▶ [RECORDS PROVIDED]:
— Begin —

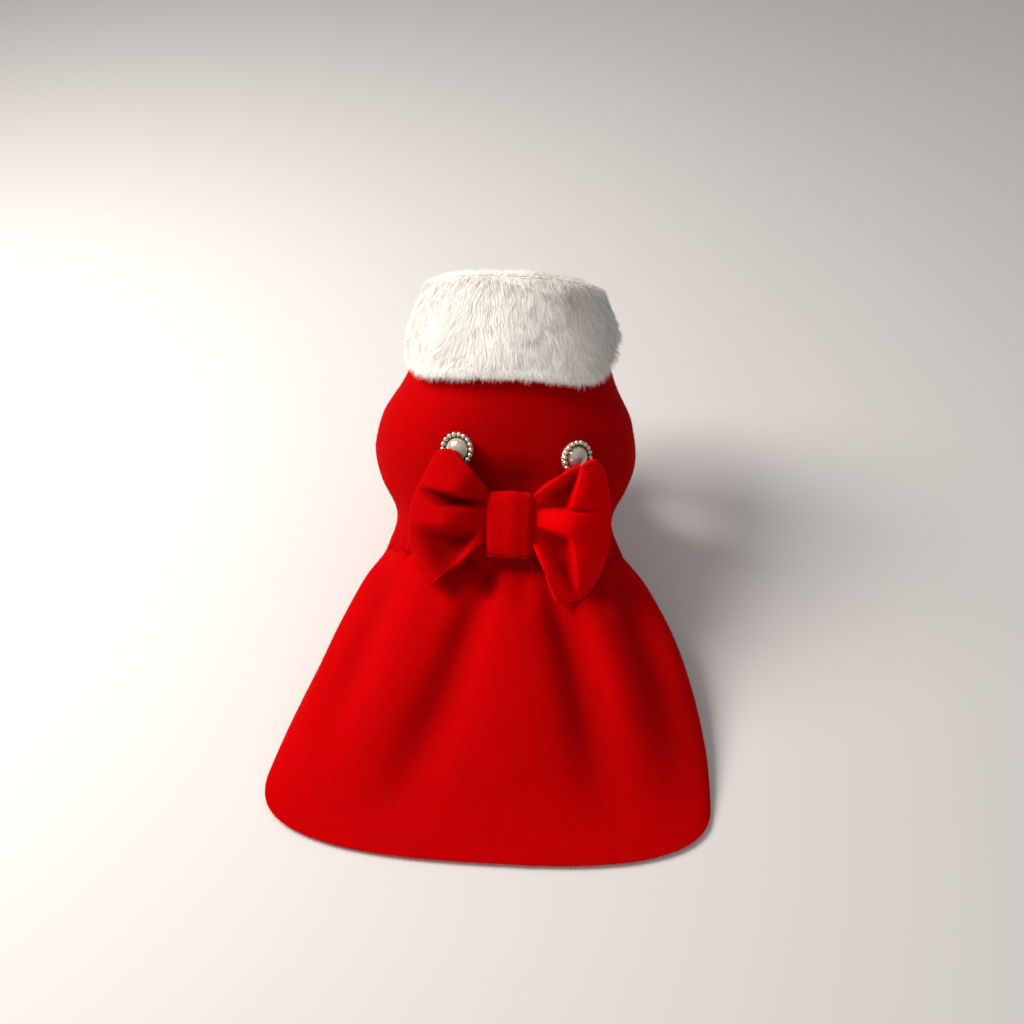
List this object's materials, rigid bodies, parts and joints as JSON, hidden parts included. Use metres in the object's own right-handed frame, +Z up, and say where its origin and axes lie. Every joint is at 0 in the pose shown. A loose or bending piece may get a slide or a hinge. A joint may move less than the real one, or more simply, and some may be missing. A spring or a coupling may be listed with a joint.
{
  "type": "dog coat and skirt",
  "caption": "Worn dog coat with a flared back skirt, a turned-down fur collar, a bow at the waist and pearl buttons; hollow, with open neck, armholes and belly.",
  "frame": {"origin": "middle of the neck opening, where the wearer's neck holds the coat", "axes": "+X towards the wearer's right, +Y the way the wearer faces, +Z up; the wearer sits, so the back slopes at about fifty degrees"},
  "size_m": [0.242, 0.321, 0.202],
  "materials": {
    "coat_cloth": "brushed wool coating, soft raised nap, matt",
    "fur": "short dense cream pile",
    "button_metal": "antiqued silver casting",
    "button_pearl": "pearl lacquer, glossy"
  },
  "bodies": {
    "root": {"bodice_back": "coat_cloth", "front_left": "coat_cloth", "front_right": "coat_cloth", "collar": "fur", "skirt": "coat_cloth", "bow_loop_left": "coat_cloth", "bow_loop_right": "coat_cloth", "bow_knot": "coat_cloth", "button_left_rim": "button_metal", "button_left_pearl": "button_pearl", "button_right_rim": "button_metal", "button_right_pearl": "button_pearl"}
  },
  "joints": []
}
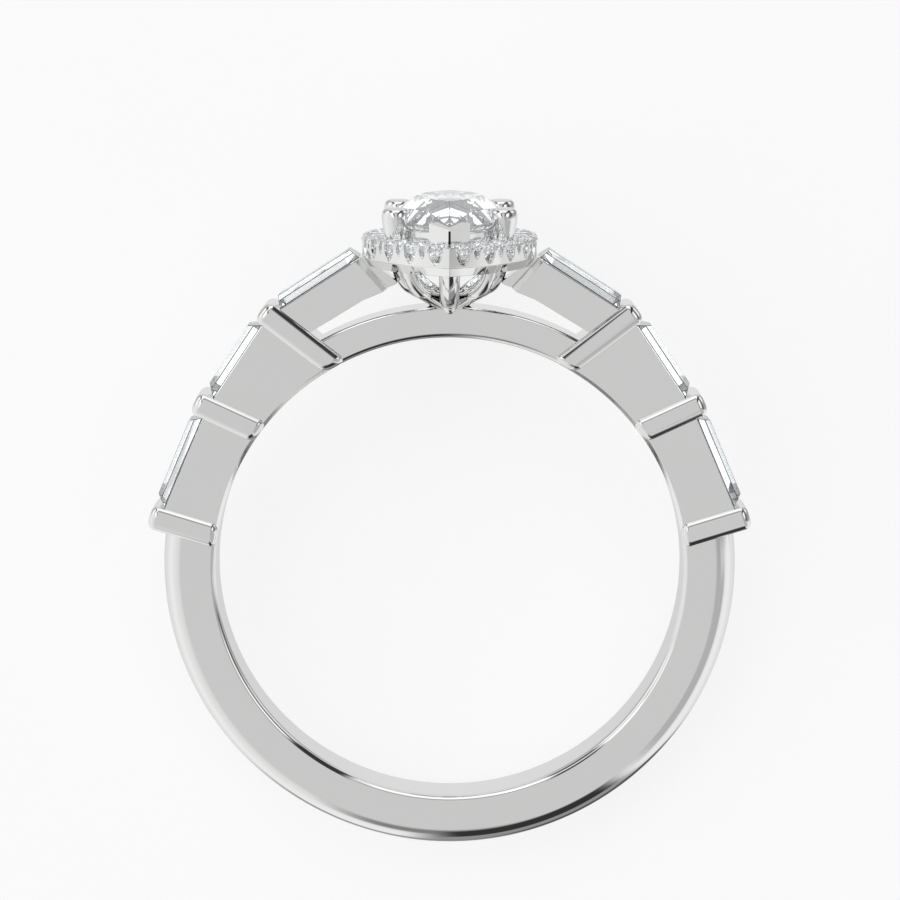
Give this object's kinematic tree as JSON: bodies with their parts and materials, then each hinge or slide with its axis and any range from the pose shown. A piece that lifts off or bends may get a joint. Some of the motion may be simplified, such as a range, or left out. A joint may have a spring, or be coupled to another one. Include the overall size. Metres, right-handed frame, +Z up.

— End —

▶ [CHALLENGE]:
Output every line above without altering anything.

▶ [RESULT]:
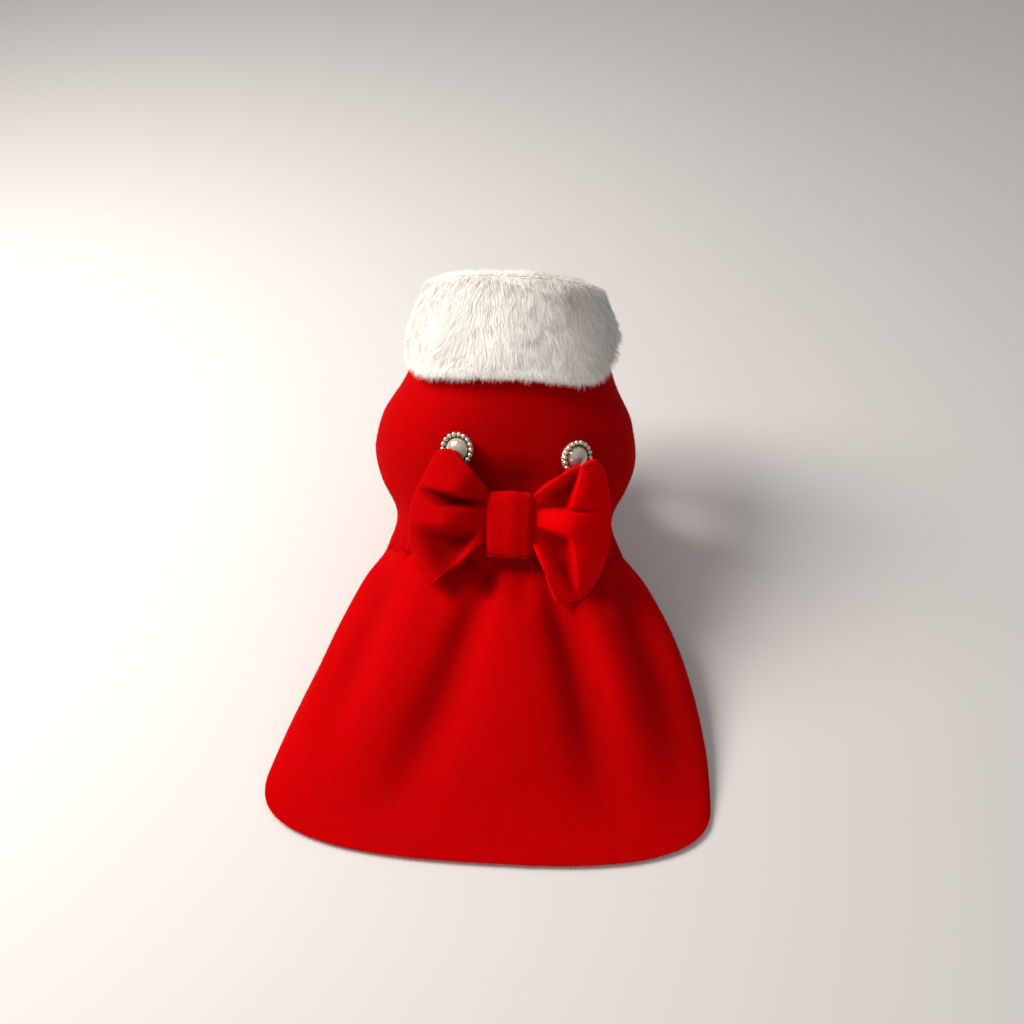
List this object's materials, rigid bodies, parts and joints as JSON, hidden parts included. Use metres in the object's own right-handed frame, +Z up, and say where its origin and axes lie. Every joint is at 0 in the pose shown. A loose or bending piece may get a slide or a hinge. A joint may move less than the real one, or more simply, and some may be missing. A spring or a coupling may be listed with a joint.
{
  "type": "dog coat and skirt",
  "caption": "Worn dog coat with a flared back skirt, a turned-down fur collar, a bow at the waist and pearl buttons; hollow, with open neck, armholes and belly.",
  "frame": {"origin": "middle of the neck opening, where the wearer's neck holds the coat", "axes": "+X towards the wearer's right, +Y the way the wearer faces, +Z up; the wearer sits, so the back slopes at about fifty degrees"},
  "size_m": [0.242, 0.321, 0.202],
  "materials": {
    "coat_cloth": "brushed wool coating, soft raised nap, matt",
    "fur": "short dense cream pile",
    "button_metal": "antiqued silver casting",
    "button_pearl": "pearl lacquer, glossy"
  },
  "bodies": {
    "root": {"bodice_back": "coat_cloth", "front_left": "coat_cloth", "front_right": "coat_cloth", "collar": "fur", "skirt": "coat_cloth", "bow_loop_left": "coat_cloth", "bow_loop_right": "coat_cloth", "bow_knot": "coat_cloth", "button_left_rim": "button_metal", "button_left_pearl": "button_pearl", "button_right_rim": "button_metal", "button_right_pearl": "button_pearl"}
  },
  "joints": []
}
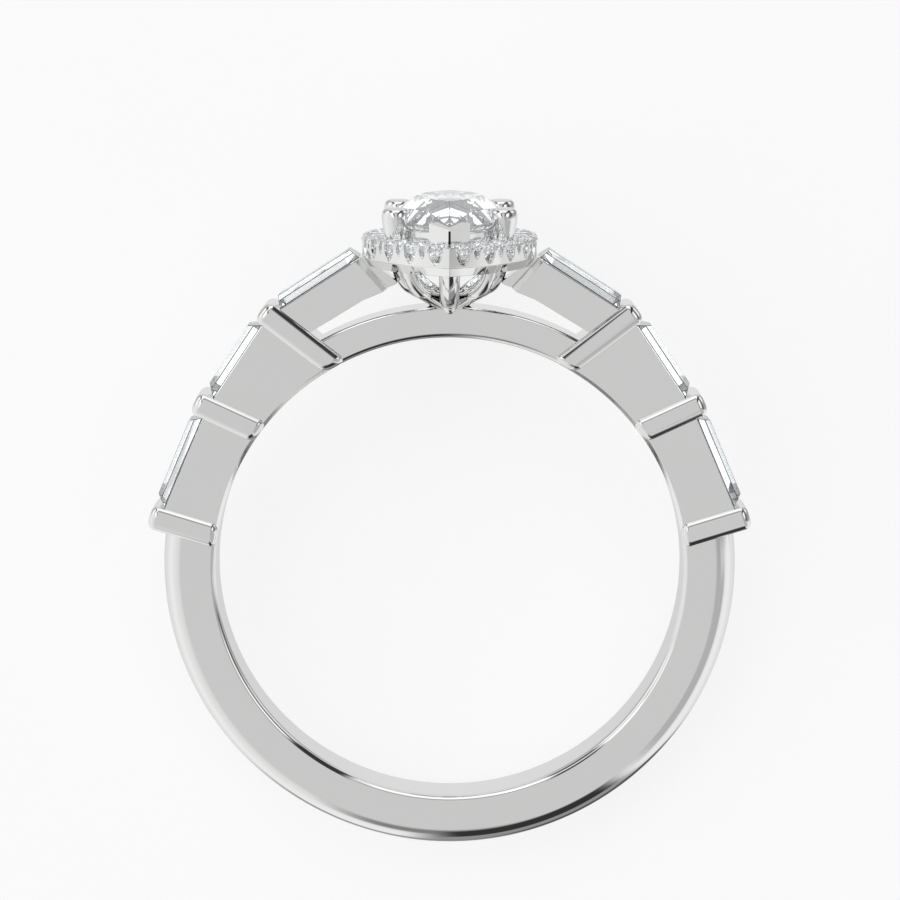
Give this object's kinematic tree as JSON: bodies with their parts and materials, then each hinge or slide with its axis and any range from the pose shown. A piece that lifts off or bends may get a joint. Some of the motion may be simplified, such as a range, or left out. A joint may have a spring, or be coupled to another one. Include the overall size. Metres, right-handed frame, +Z up.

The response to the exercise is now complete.